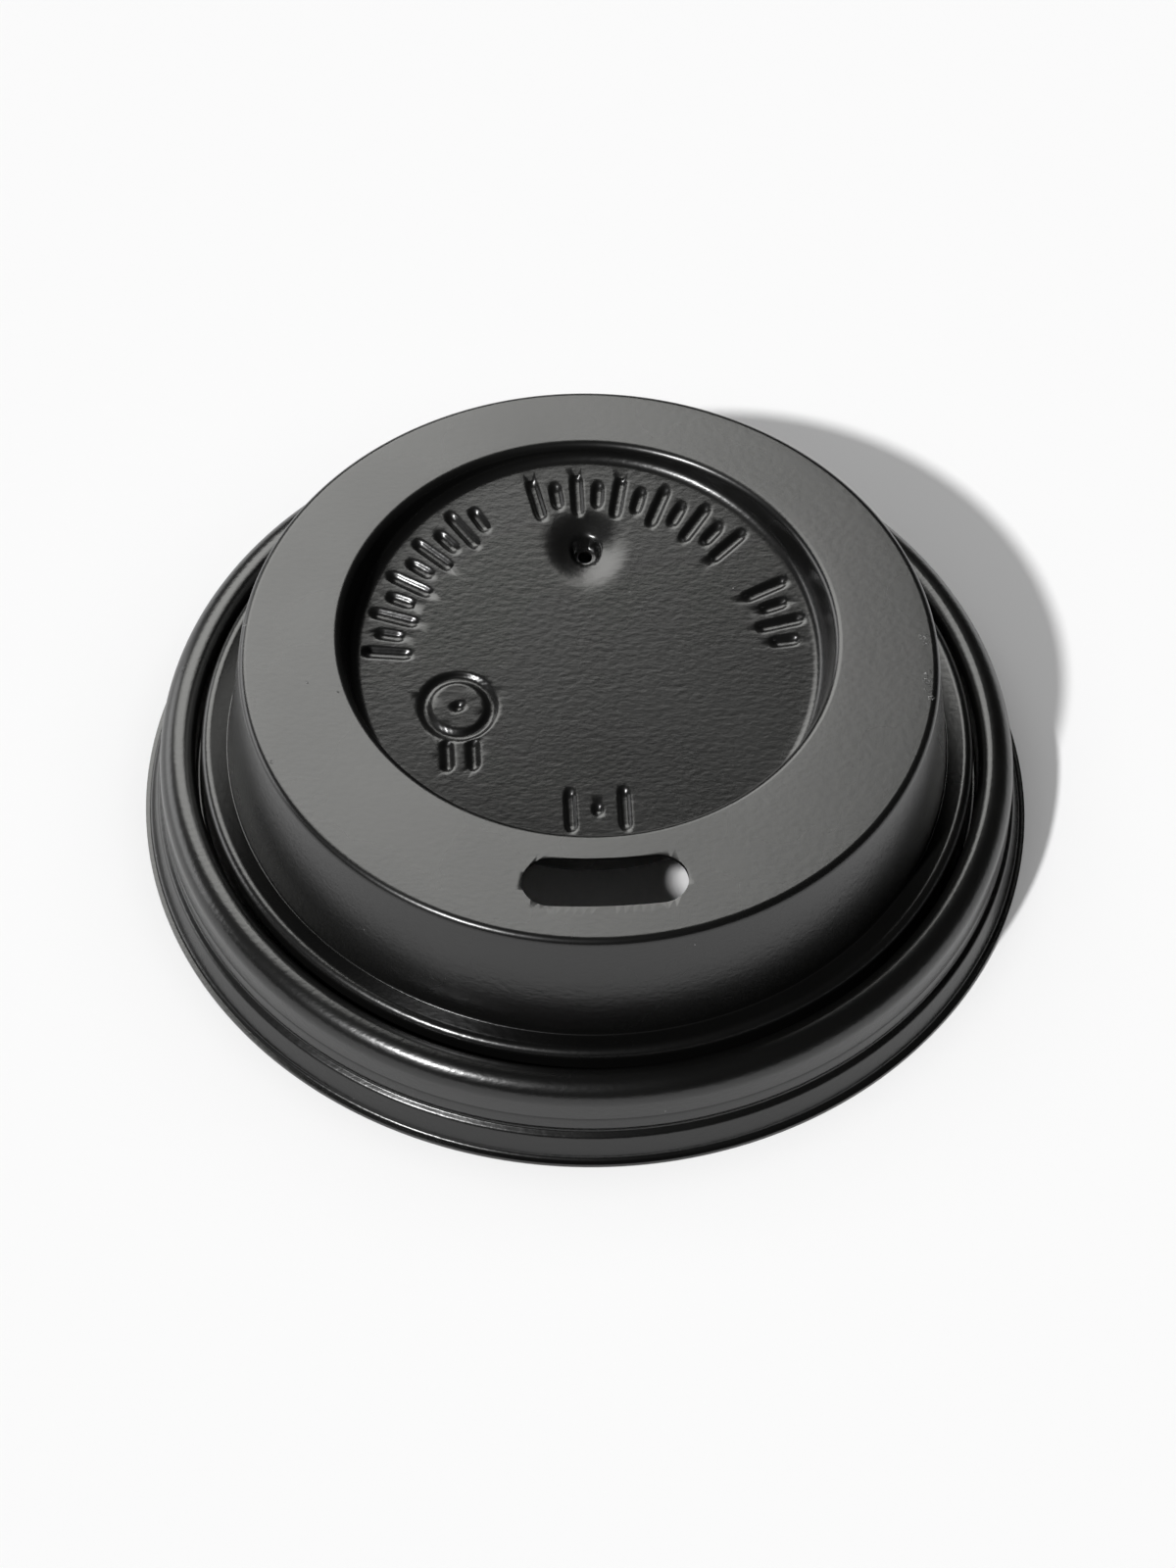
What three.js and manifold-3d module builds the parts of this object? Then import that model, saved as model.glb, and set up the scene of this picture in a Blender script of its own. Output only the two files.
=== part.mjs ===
// A thermoformed sip-through lid for a takeaway coffee cup.
//
// One sheet of black polystyrene is drawn into one shell: a flat rim plate with a sunk,
// tilted panel inside it, a tapered wall, a deep groove that plugs into the cup, a bead
// that sits over the cup's rolled rim, and a flared skirt below the bead. The shell is
// open underneath. A sip slot and a vent are punched through it.
//
// Millimetres, +Z up. The origin is the centre of the circle that the skirt stands on.
// The sip slot is at the front, on -Y. The panel is sunk deepest next to the slot.

import * as THREE from 'three';
import { mergeVertices } from 'three/addons/utils/BufferGeometryUtils.js';
import Module from 'manifold-3d';

// The sheet.
const sheet = 0.4;

// The cup that the lid fits, as the radius of the bead over the cup's rolled rim.
const beadRadius = 40.2;

// The rim plate and the tapered wall below it.
const lidHeight = 22;
const plateEdgeBend = 0.75;
const wallTaper = 6.4;

// The ledge at the foot of the wall.
const ledgeHeight = 10;
const ledgeWidth = 2.1;
const wallFootBend = 0.4;
const ledgeEdgeBend = 0.75;

// The groove that plugs into the cup's mouth.
const grooveFloorHeight = 5.3;
const grooveWidth = 1.58;
const grooveBend = 0.5;

// The bead.
const beadHeight = 9.7;
const beadWidth = 2.82;
const beadInnerBend = 0.5;
const beadOuterBend = 2.3;
const beadSideFoot = 3.95;
const beadFootBend = 0.5;

// The fine crease round the side of the bead.
const creaseHeight = 5.35;
const creaseDepth = 0.12;
const creaseWidth = 0.3;

// The undercut that snaps below the cup's rim, and the flared skirt with its flat lip.
const undercutDepth = 0.35;
const undercutHeight = 3.1;
const undercutBend = 1.9;
const skirtFlare = 1.6;
const skirtLipWidth = 0.85;
const skirtLipBend = 0.5;
const skirtEdgeBend = 0.25;

// The sunk panel, off centre towards the back and tilted down to the slot. The lands are
// the widths of plate that are left behind it and in front of it.
const backLand = 6.7;
const frontLand = 12.1;
const panelDepth = 4.7;
const panelTilt = 7.8;
const panelWallDraft = 11;
const panelMouthBend = 0.5;
const panelFootBend = 0.8;

// The sip slot, with a land of plate in front of it. Its long sides bow a little forward.
const slotLength = 15.1;
const slotWidth = 5.35;
const slotBow = 0.2;
const slotLand = 4.17;

// The vent: a soft crater, a pit in its middle and a pierced hole.
const ventSide = 0.5;
const ventMargin = 10.05;
const craterRadius = 3.8;
const craterDepth = 0.8;
const pitRadius = 1.35;
const pitDepth = 1.1;
const pitFootBevel = 0.35;
const pierceRadius = 0.65;

// The sunk marks of the panel, placed from its centre or a margin inside its mouth: plain
// ticks in three groups, a ring with a pip in it, two short bars under the ring, and two
// bars with a pip between them at the front.
const markWidth = 1;
const markDepth = 0.35;
const tickMargin = 4.25;
const tickPitch = 6;
const longTick = 4.4;
const shortTick = 2.6;
const tickGroups = [
  { from: -84, count: 10 },
  { from: -12, count: 11 },
  { from: 66, count: 4 },
];
const ringPlace = [-12.2, -4];
const ringRadius = 3.1;
const ringBarsPlace = [-12.2, -9.2];
const ringBarLength = 3.2;
const ringBarSpacing = 2.4;
const frontBarsSide = 0.2;
const frontBarsMargin = 7.55;
const frontBarLength = 4.2;
const frontBarSpacing = 5;

// How finely round shapes are cut into flats.
const lidSegments = 48;
const bendTolerance = 0.08;
const slotEndSegments = 10;
const ventSegments = 16;
const craterSteps = 3;
const ringSegments = 16;
const markSegments = 6;
const cutterReach = 3;

const DEGREE = Math.PI / 180;
const tiltSlope = Math.tan(panelTilt * DEGREE);
const draftSlope = Math.tan(panelWallDraft * DEGREE);
const taperSlope = Math.tan(wallTaper * DEGREE);
const panelCentreHeight = lidHeight - panelDepth;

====

• **Written task**
Copy each line of the data exactly, leaving nothing out.

• **Task solution**
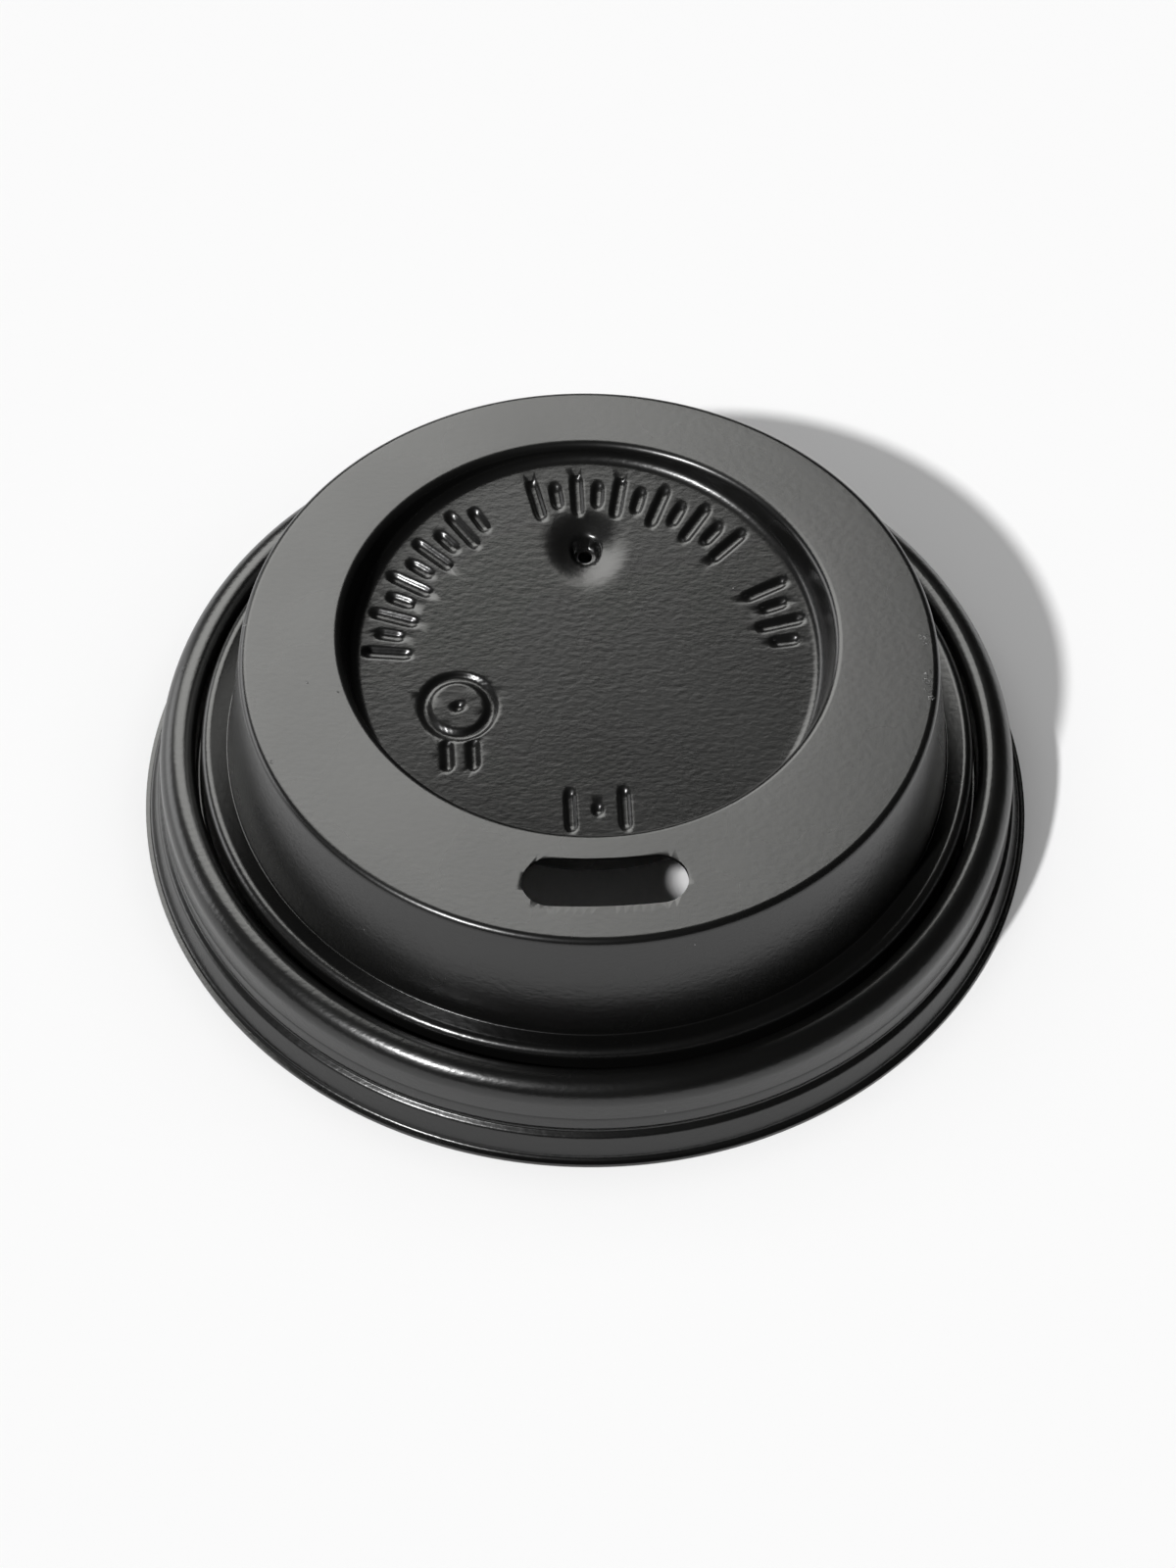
What three.js and manifold-3d module builds the parts of this object? Then import that model, saved as model.glb, and set up the scene of this picture in a Blender script of its own. Output only the two files.
=== part.mjs ===
// A thermoformed sip-through lid for a takeaway coffee cup.
//
// One sheet of black polystyrene is drawn into one shell: a flat rim plate with a sunk,
// tilted panel inside it, a tapered wall, a deep groove that plugs into the cup, a bead
// that sits over the cup's rolled rim, and a flared skirt below the bead. The shell is
// open underneath. A sip slot and a vent are punched through it.
//
// Millimetres, +Z up. The origin is the centre of the circle that the skirt stands on.
// The sip slot is at the front, on -Y. The panel is sunk deepest next to the slot.

import * as THREE from 'three';
import { mergeVertices } from 'three/addons/utils/BufferGeometryUtils.js';
import Module from 'manifold-3d';

// The sheet.
const sheet = 0.4;

// The cup that the lid fits, as the radius of the bead over the cup's rolled rim.
const beadRadius = 40.2;

// The rim plate and the tapered wall below it.
const lidHeight = 22;
const plateEdgeBend = 0.75;
const wallTaper = 6.4;

// The ledge at the foot of the wall.
const ledgeHeight = 10;
const ledgeWidth = 2.1;
const wallFootBend = 0.4;
const ledgeEdgeBend = 0.75;

// The groove that plugs into the cup's mouth.
const grooveFloorHeight = 5.3;
const grooveWidth = 1.58;
const grooveBend = 0.5;

// The bead.
const beadHeight = 9.7;
const beadWidth = 2.82;
const beadInnerBend = 0.5;
const beadOuterBend = 2.3;
const beadSideFoot = 3.95;
const beadFootBend = 0.5;

// The fine crease round the side of the bead.
const creaseHeight = 5.35;
const creaseDepth = 0.12;
const creaseWidth = 0.3;

// The undercut that snaps below the cup's rim, and the flared skirt with its flat lip.
const undercutDepth = 0.35;
const undercutHeight = 3.1;
const undercutBend = 1.9;
const skirtFlare = 1.6;
const skirtLipWidth = 0.85;
const skirtLipBend = 0.5;
const skirtEdgeBend = 0.25;

// The sunk panel, off centre towards the back and tilted down to the slot. The lands are
// the widths of plate that are left behind it and in front of it.
const backLand = 6.7;
const frontLand = 12.1;
const panelDepth = 4.7;
const panelTilt = 7.8;
const panelWallDraft = 11;
const panelMouthBend = 0.5;
const panelFootBend = 0.8;

// The sip slot, with a land of plate in front of it. Its long sides bow a little forward.
const slotLength = 15.1;
const slotWidth = 5.35;
const slotBow = 0.2;
const slotLand = 4.17;

// The vent: a soft crater, a pit in its middle and a pierced hole.
const ventSide = 0.5;
const ventMargin = 10.05;
const craterRadius = 3.8;
const craterDepth = 0.8;
const pitRadius = 1.35;
const pitDepth = 1.1;
const pitFootBevel = 0.35;
const pierceRadius = 0.65;

// The sunk marks of the panel, placed from its centre or a margin inside its mouth: plain
// ticks in three groups, a ring with a pip in it, two short bars under the ring, and two
// bars with a pip between them at the front.
const markWidth = 1;
const markDepth = 0.35;
const tickMargin = 4.25;
const tickPitch = 6;
const longTick = 4.4;
const shortTick = 2.6;
const tickGroups = [
  { from: -84, count: 10 },
  { from: -12, count: 11 },
  { from: 66, count: 4 },
];
const ringPlace = [-12.2, -4];
const ringRadius = 3.1;
const ringBarsPlace = [-12.2, -9.2];
const ringBarLength = 3.2;
const ringBarSpacing = 2.4;
const frontBarsSide = 0.2;
const frontBarsMargin = 7.55;
const frontBarLength = 4.2;
const frontBarSpacing = 5;

// How finely round shapes are cut into flats.
const lidSegments = 48;
const bendTolerance = 0.08;
const slotEndSegments = 10;
const ventSegments = 16;
const craterSteps = 3;
const ringSegments = 16;
const markSegments = 6;
const cutterReach = 3;

const DEGREE = Math.PI / 180;
const tiltSlope = Math.tan(panelTilt * DEGREE);
const draftSlope = Math.tan(panelWallDraft * DEGREE);
const taperSlope = Math.tan(wallTaper * DEGREE);
const panelCentreHeight = lidHeight - panelDepth;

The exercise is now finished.